Book Review: Thomas Merton - Thoughts in Solitude



I fell in like with trappist monk Thomas Merton several years ago when I read Seven Storey Mountain.  Since then I've collected several of his works and they are always enlightening and inspirational.  

Synopsis:  Thoughtful and eloquent, as timely (or timeless) now as when it was originally published in 1956, Thoughts in Solitude addresses the pleasure of a solitary life, as well as the necessity for quiet reflection in an age when so little is private. Thomas Merton writes: "When society is made up of men who know no interior solitude it can no longer be held together by love: and consequently it is held together by a violent and abusive authority. But when men are violently deprived of the solitude and freedom which are their due, the society in which they live becomes putrid, it festers with servility, resentment and hate."

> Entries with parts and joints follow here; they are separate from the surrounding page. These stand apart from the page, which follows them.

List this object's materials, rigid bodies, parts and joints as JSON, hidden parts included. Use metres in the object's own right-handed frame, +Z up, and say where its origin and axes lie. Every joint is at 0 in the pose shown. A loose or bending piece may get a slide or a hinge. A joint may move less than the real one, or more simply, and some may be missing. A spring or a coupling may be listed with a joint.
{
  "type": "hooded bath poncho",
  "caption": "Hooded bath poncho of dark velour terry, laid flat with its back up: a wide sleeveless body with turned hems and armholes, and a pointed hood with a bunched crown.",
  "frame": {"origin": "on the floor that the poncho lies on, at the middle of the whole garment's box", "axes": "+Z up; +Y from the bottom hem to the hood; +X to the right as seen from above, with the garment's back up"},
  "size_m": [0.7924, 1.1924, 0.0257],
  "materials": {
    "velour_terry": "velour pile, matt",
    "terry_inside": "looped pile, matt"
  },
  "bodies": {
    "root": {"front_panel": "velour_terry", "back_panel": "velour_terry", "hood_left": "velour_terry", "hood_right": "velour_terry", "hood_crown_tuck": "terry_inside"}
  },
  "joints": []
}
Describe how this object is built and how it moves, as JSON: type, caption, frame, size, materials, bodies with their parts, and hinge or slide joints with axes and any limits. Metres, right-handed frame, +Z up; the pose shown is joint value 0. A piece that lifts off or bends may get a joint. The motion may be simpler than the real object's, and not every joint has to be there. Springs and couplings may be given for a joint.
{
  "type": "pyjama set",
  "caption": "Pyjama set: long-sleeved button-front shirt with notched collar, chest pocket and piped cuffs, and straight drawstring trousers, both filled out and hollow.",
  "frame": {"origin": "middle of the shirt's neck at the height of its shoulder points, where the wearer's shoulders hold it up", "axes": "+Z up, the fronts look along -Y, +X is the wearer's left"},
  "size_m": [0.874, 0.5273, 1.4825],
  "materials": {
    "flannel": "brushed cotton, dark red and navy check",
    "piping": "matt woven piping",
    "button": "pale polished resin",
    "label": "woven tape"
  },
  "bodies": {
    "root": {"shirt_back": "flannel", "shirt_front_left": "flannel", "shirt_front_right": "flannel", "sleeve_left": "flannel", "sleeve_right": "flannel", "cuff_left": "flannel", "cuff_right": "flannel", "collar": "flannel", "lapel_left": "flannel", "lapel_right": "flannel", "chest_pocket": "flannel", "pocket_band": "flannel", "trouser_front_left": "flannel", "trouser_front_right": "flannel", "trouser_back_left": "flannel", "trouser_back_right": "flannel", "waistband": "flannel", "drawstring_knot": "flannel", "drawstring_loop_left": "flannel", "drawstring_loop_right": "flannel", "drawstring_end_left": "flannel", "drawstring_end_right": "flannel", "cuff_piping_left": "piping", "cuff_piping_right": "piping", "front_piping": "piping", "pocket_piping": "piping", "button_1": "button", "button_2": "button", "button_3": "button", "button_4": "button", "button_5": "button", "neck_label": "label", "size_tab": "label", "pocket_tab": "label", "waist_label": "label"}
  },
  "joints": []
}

Thoughts in Solitude is a short read of 130 and packed with Merton's philosophical and spiritual thoughts on humility and silence.  So much stood out and I'll probably be coming back to this time and again. 

Part one:  Aspects of the Spiritual Life.  

"What is the use of praying if at the very moment of prayer, we have so little confidence in God that we are busy planning our own kind of answer to our prayer?

The spiritual life is first of all a life.  It is not merely something to be known and studied. It is to be lived.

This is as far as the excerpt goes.